Look through the data and write out every line with the word "materials" in it.

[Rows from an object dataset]
— START —

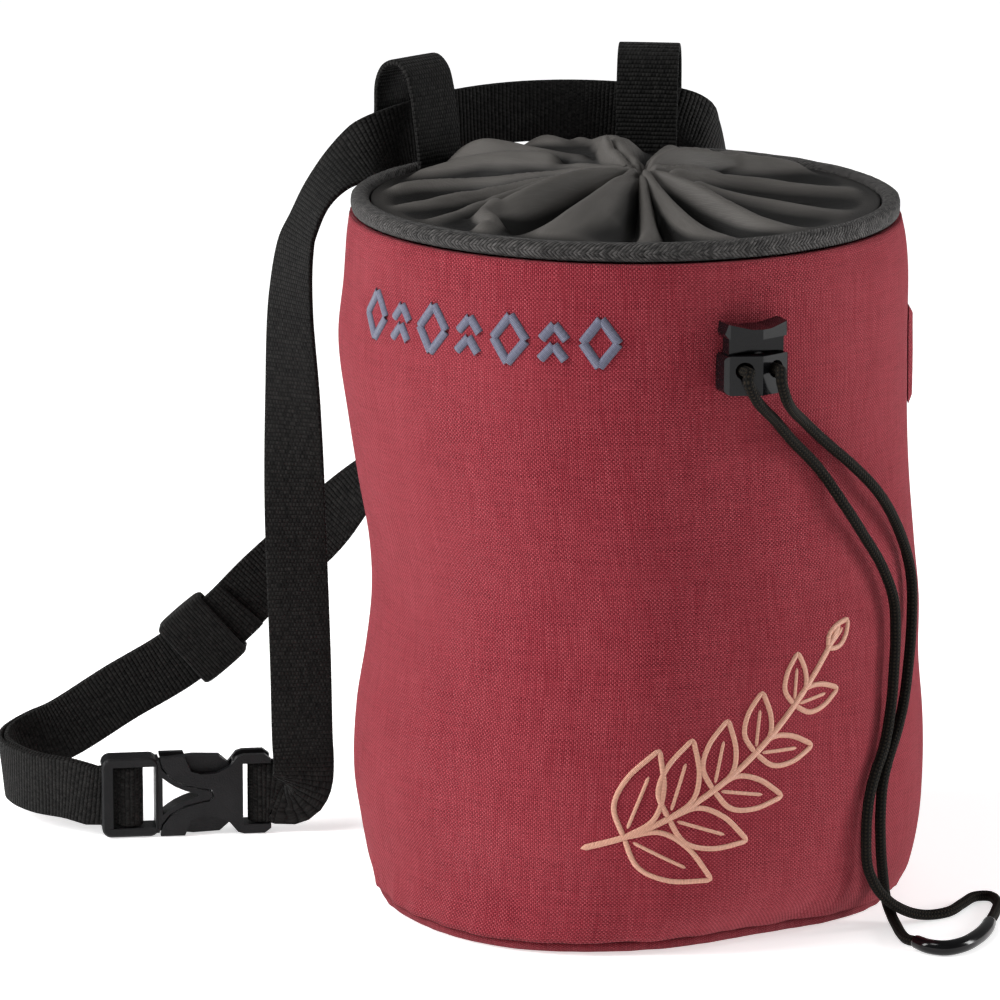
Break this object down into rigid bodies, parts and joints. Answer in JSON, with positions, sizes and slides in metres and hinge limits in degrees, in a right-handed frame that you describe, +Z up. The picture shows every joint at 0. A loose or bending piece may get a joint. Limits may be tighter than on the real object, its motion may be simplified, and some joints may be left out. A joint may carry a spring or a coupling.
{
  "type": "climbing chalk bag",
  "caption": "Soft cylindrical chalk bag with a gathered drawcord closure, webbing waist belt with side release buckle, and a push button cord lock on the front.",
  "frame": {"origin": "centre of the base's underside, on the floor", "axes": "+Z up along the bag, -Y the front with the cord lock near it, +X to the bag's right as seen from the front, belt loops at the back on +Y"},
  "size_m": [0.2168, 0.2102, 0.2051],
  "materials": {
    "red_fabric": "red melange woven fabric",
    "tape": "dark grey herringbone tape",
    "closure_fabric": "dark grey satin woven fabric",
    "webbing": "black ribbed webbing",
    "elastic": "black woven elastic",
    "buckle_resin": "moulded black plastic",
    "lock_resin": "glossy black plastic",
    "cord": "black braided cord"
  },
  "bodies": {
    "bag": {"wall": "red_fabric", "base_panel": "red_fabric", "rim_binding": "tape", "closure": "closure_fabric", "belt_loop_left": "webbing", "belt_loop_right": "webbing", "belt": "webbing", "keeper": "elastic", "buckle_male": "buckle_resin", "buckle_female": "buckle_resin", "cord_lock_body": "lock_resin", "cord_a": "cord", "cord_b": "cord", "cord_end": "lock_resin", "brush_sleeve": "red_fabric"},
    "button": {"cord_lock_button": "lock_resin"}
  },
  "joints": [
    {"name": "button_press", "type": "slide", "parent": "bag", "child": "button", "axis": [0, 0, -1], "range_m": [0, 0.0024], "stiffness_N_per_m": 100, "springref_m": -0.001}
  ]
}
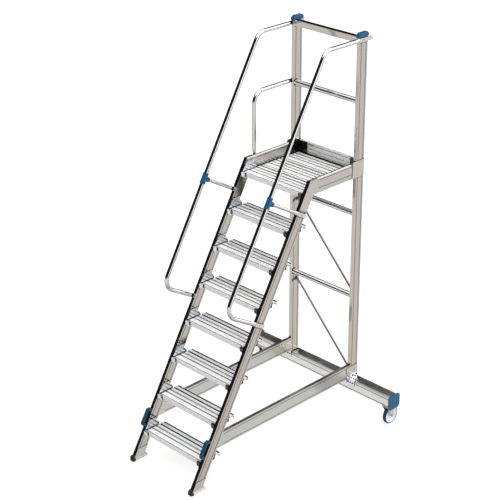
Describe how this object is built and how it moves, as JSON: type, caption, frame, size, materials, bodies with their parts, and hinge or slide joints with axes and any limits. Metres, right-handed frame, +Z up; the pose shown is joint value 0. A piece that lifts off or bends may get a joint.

— END —

§ Response to this task:
  "materials": {
Describe how this object is built and how it moves, as JSON: type, caption, frame, size, materials, bodies with their parts, and hinge or slide joints with axes and any limits. Metres, right-handed frame, +Z up; the pose shown is joint value 0. A piece that lifts off or bends may get a joint.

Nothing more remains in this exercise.